The author, Guy Mannes Abbott, makes the link between this system of fortifications that stretched eastwards through Shoreditch and Whitechapel to Wapping built to protect the fledgling English Revolution and the Utopian aspirations of the municipal architecture of Berthold Lubetkin built in the old London borough of Finsbury:
“The forts mark an area known for its spas and radical reformers and which, in the seventeenth century, Wenceslaus Hollar represented in a series of etchings showing extensive earthworks. They protected an area that would become the site of the largest and most ambitious plan ever for the social regeneration of London and which remains a paragon of what could be achieved with social housing. Spa Green, Bevin Court and Priory Green just north of Finsbury are all positive manifestations of a politically committed and revolutionarily ambitious approach to collective works, but – conscious of what there was to fight for – Tecton also produced a plan for an elaborate system of defences and network of communications with uncanny echoes of the Civil War forts.”

So after work in the fading light I headed off to see what traces remained. I approached the forts from the south, across the wobbly bridge and round St Pauls. The towers of the Barbican Estate stand like sentinels challenging the medieval monastic complex of the Charterhouse across Goswell Road. If we’re looking for the spirit of rebellion and utopianism it’s written here on the names of the blocks that make up the Barbican: Thomas More House, Milton Court, Defoe House, Cromwell Tower, Bunyan Court, Mountjoy House after a Huguenot refugee, Willoughby House after Catherine an upholder of the new Protestantism.

Progressing northwards through the concrete I feel a tangible sense of anticipation. Leading off either side Gee Street, Bastwick Street, Pear Tree Court, straight rows of unforgiving slab-like structures. This landscape gives little away. Draws you in then repels you.

The Old Ivy House marks the corner of Seward Street, the sort of pub you’d only go into if you were desperate for a pint. The estate over the road is a red-brick construction of towers and walkways. The gloomy entrance to Seward Street stinks of stale piss and grime. A street sign on the back of the pub heralds the site of Mount Mills, a significant point on the “Utopian enclosure”. The view is far from utopian, grubby backs of houses, iron fire escapes, air-con vents, a hexagonal building juts out unnaturally and the road curves around it. Opposite a new gleaming block of flats with glass-brick lift-shaft/ stairwell. Mount Mills is now a new-laid tarmac carpark. I look back to the pub and the trendy coffee bar (coffee@goswell road) from higher ground. The mound. What was also a plague pit, windmill, public laystall has given way to Mini Cooper, Audi, tall TV aerials, private parking.
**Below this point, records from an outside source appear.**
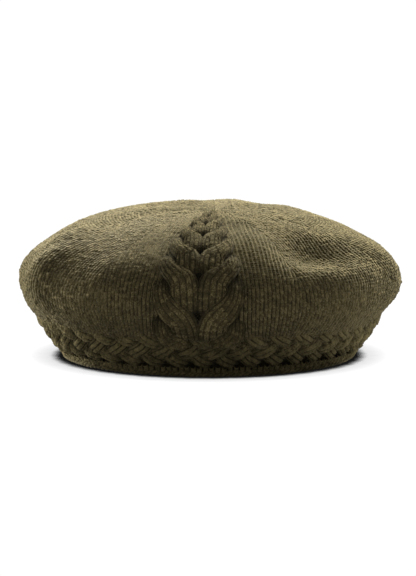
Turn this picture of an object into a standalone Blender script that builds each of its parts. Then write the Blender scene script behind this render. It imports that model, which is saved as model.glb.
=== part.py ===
# A knitted wool beret: a hollow stockinette crown, a tapering rope cable up its front made of two
# mirrored twists, a plaited headband and a rolled cast-on edge that the beret rests on.
# Metres, +Z up, the front of the beret faces -Y. The origin is on the floor, in the middle.

import math

import bmesh
import bpy
import numpy as np
from mathutils import Matrix

# Overall form
BRIM_RADIUS = 0.1030  # outer face of the knitting where it leaves the rolled edge
SEAM_RADIUS = 0.1212  # outer face where the headband meets the crown
RIM_RADIUS = 0.1390  # widest part of the crown
SEAM_HEIGHT = 0.0290
RIM_HEIGHT = 0.0560
CROWN_HEIGHT = 0.1030
TIP_SHIFT = 0.0045  # how far the gathered centre of the crown lies to the right
CLEARANCE = 0.0003  # left between pieces that touch

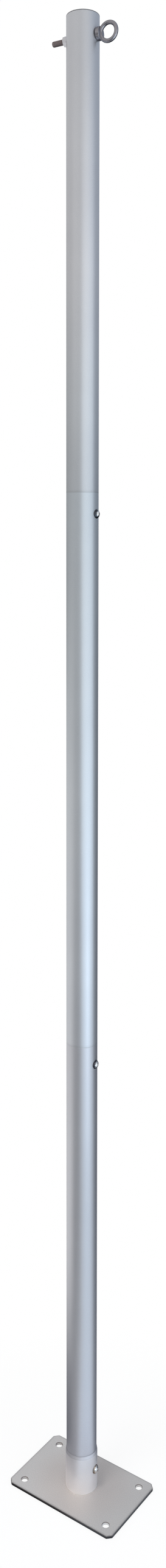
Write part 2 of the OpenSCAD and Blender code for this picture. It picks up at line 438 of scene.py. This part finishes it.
def dull_plastic(name, colour, rough):
    """Matt plastic with a fine grain and a soft cloud in its colour."""
    material, tree, shader = new_material(name)
    coords = object_coords(tree)
    grain = noise(tree, coords, PLASTIC_GRAIN, 2)
    cloud = noise(tree, coords, PLASTIC_CLOUD_GRAIN, 2)
    lighter = tuple(c * 1.25 for c in colour)
    tree.links.new(ramp(tree, cloud, [(0.3, colour), (0.7, lighter)]), shader.inputs["Base Color"])
    tree.links.new(spread(tree, grain, rough, rough + PLASTIC_UNEVEN), shader.inputs["Roughness"])
    bump(tree, shader, grain, *PLASTIC_RELIEF)
    return material


def dress(material, *names):
    """Puts the material on solids that show as they are."""
    for name in names:
        slots = nodes[name].data.materials
        slots.clear()
        slots.append(material)


mast_paint = mast_finish("mast_paint", (0.585, 0.595, 0.625), (0.645, 0.655, 0.685), 0.82, 0.41)
plate_paint = plate_finish("plate_paint", (0.48, 0.461, 0.447), (0.575, 0.552, 0.535), 0.3, 0.45)
socket_paint = socket_finish("socket_paint", (0.89, 0.877, 0.887), (0.96, 0.945, 0.955), 0.84, 0.46)
zinc = bright_metal("zinc", (0.62, 0.63, 0.64), 0.35)
forged = bright_metal("forged", (0.32, 0.31, 0.335), 0.24)
bright_zinc = bright_metal("bright_zinc", (0.6, 0.6, 0.63), 0.3)
dark_thread = bright_metal("dark_thread", (0.34, 0.285, 0.28), 0.55)
cap_plastic = dull_plastic("cap_plastic", (0.17, 0.17, 0.18), 0.45)

dress(zinc, "lower_joint_sleeve", "upper_joint_sleeve")
dress(bright_zinc, "eye_nut")
dress(zinc, "socket_screw_nut", "lower_joint_nut", "upper_joint_nut")

# Each screw, the colour of its head's rim (painted reflection), and where the rim starts and is
# full
SCREW_CENTRE = (0.88, 0.87, 0.86)
SCREW_PAINTED_RIMS = (("socket_screw", (0.3, 0.25, 0.21), 0.66, 0.9),
              ("lower_joint_screw", (0.05, 0.05, 0.06), 0.58, 0.8),
              ("upper_joint_screw", (0.05, 0.055, 0.065), 0.5, 0.74))
for screw, *painted_dark_rim in SCREW_PAINTED_RIMS:
    dress(screw_finish(screw + "_steel", screw, SCREW_CENTRE, *painted_dark_rim), screw)

# ---------------------------------------------------------------- mesh helpers


def place(name, mesh, material, slot, *stands_for):
    """Puts a finished mesh in the scene as a piece of the mast."""
    piece = bpy.data.objects.new(name, mesh)
    bpy.context.scene.collection.objects.link(piece)
    mesh.materials.clear()
    mesh.materials.append(material)
    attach(piece, "root")
    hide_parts(*stands_for)


def smooth(mesh, sharp_degrees=40):
    mesh.polygons.foreach_set("use_smooth", [True] * len(mesh.polygons))
    mesh.set_sharp_from_angle(angle=math.radians(sharp_degrees))
    return mesh


def grid_mesh(name, rows, closed_rows=False, caps=False):
    """A skin over rows of points: each row is a closed ring, and closed_rows joins the last
    row to the first."""
    form = bmesh.new()
    rings = [[form.verts.new(point) for point in row] for row in rows]
    count = len(rings[0])
    for i in range(len(rings) if closed_rows else len(rings) - 1):
        ring, after = rings[i], rings[(i + 1) % len(rings)]
        for j in range(count):
            k = (j + 1) % count
            form.faces.new((ring[j], ring[k], after[k], after[j]))
    if caps:
        form.faces.new(list(reversed(rings[0])))
        form.faces.new(rings[-1])
    bmesh.ops.recalc_face_normals(form, faces=form.faces)
    mesh = bpy.data.meshes.new(name)
    form.to_mesh(mesh)
    form.free()
    return mesh


def turned(name, profile, segments=128, ripple=None):
    """A closed profile of (radius, height) points, turned round the Z axis."""
    rows = []
    for index, (radius, height) in enumerate(profile):
        row = []
        for step in range(segments):
            turn = 2 * math.pi * step / segments
            grow = ripple(index, turn) if ripple else 0
            out = radius + grow
            row.append((out * math.cos(turn), out * math.sin(turn), height + grow))
        rows.append(row)
    return smooth(grid_mesh(name, rows, closed_rows=True))


def arc(centre, radius, start, end, steps=4):
    """Points on a quarter round or other arc, with its angles in degrees."""
    points = []
    for step in range(steps + 1):
        angle = math.radians(start + (end - start) * step / steps)
        points.append((centre[0] + radius * math.cos(angle), centre[1] + radius * math.sin(angle)))
    return points


def shifted(x, y, *steps):
    """Points given by how far they lie from x and y, in millimetres."""
    return [(x + right * MM, y + up * MM) for right, up in steps]


def baked(name, data, *modifiers):
    """The mesh of a curve, or of a mesh after its modifiers, given as (kind, settings)."""
    holder = bpy.data.objects.new("holder", data)
    bpy.context.scene.collection.objects.link(holder)
    for kind, settings in modifiers:
        modifier = holder.modifiers.new(kind.lower(), kind)
        for key, value in settings.items():
            setattr(modifier, key, value)
    graph = bpy.context.evaluated_depsgraph_get()
    result = bpy.data.meshes.new_from_object(holder.evaluated_get(graph))
    result.name = name
    bpy.data.objects.remove(holder)
    return result


# ---------------------------------------------------------------- tubes, socket and cap


def make_mast_tubes():
    bore, edge = mast_r - MAST_WALL, TUBE_EDGE_ROUND
    for part in ("lower", "middle", "upper"):
        low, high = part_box(part + "_mast_tube")
        profile = [(bore, low.z), (mast_r - edge, low.z)]
        profile += arc((mast_r - edge, low.z + edge), edge, -80, 0)
        profile += [(mast_r, low.z + 2 * edge), (mast_r, high.z - 2 * edge)]
        profile += arc((mast_r - edge, high.z - edge), edge, 0, 80)
        profile += [(mast_r - edge, high.z), (bore, high.z)]
        mesh = turned(part + "_tube", profile)
        place(part + "_tube", mesh, mast_paint, "mast_paint", part + "_mast_tube")


def make_socket():
    """The socket tube, with a soft shoulder where its mouth is turned in."""
    outer, mouth = socket_high.x, socket_high.z
    lip = mouth - MOUTH_HEIGHT
    land = SOCKET_BORE_R + MOUTH_LAND
    profile = [(SOCKET_BORE_R, plate_high.z), (outer, plate_high.z)]
    profile += shifted(outer, lip, (0, -1.5), (0, -0.6), (-0.05, 0.1), (-0.18, 0.8))
    profile += shifted(land, mouth, (0.12, -0.6), (0, -0.1), (-0.08, 0))
    profile += [(SOCKET_BORE_R, mouth)]
    place("socket", turned("socket", profile), socket_paint, "socket_paint", "socket_tube")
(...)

Looking east along Lever Street there is a noticeable rise in the road roughly adjacent with Mount Mills, it drops the other side towards Central Street. On the other side of Goswell Lever Street becomes Percival Street which leads into Skinner Street where the old Merlin’s Cave Tavern stood. Mannes Abbott sees the story of the construction of these defences being fundamental to the English identity and the narrative of the island. What more potent national mythology than the Arthurian legends, commemorated in the same streets.

Sebastian Street is immediately darker, tree-lined. Modernist buildings of the City University becoming a row of Georgian townhouses. A contemporary source described a trench dyke running along here to St. John’s Fort. I pass through Northampton Square with its bandstand. Crows squawk, they would have feasted on the carrion tossed into the ditch.

I exit on Wyclif Street. Another reference to radicalism.

Kids in hoodies riding BMXs whiz across St John St. Spa Green Estate that occupied the site of Waterfield Fort commands the high ground that marks the final approach to the Angel tollgate. This was bandit country in those days, the Angel Tavern did a brisk trade with travellers wanting to avoid progressing through the open fields in the dark.

I can smell a wet muddy fragrance. Kids play noisily on the football/ basketball court. The block facing St John Street is Tunbridge House, probably a reference to New Tunbridge Wells which was another name for the Islington Spa pleasure grounds that were here in the C18th. Do the kids see this as the Utopia Lubetkin designed, or a ghetto? One 18 year old threw himself to his death from a ninth floor window of a council block down here last week.

It’s dark and I’m put off walking through the estate. Its defences still in operation. From Rosebery Avenue you can see how Spa Green rests in a hollow. The wave of the outside wall recalling a fortified line. The Thames Water HQ opposite seems to continue the wave motif on the other side of the road, two grand municipal buildings complementing each other except that one has been converted to house the well-healed rather than the socially excluded.

Punters from the Sadlers Wells spill out onto the pavement. Up Amwell Street and I try to imagine it as a covered walkway as described in the article. It’s echoes Elizabeth Gordon’s speculation that a tunnel ran from the base of Amwell Street into the heart of Penton Mound where Merlin lived in a cave.

I pass on a pint in Filthy McNasty’s as it’s too packed and noisy. Three rosy cheeked pleasure seekers announce “Here it is”, and for a second I think that they too are looking for St. John’s Fort. “Filthy McNasty’s, s’posed to be really good.” I get a bottle of Polish Lager from the cornershop instead.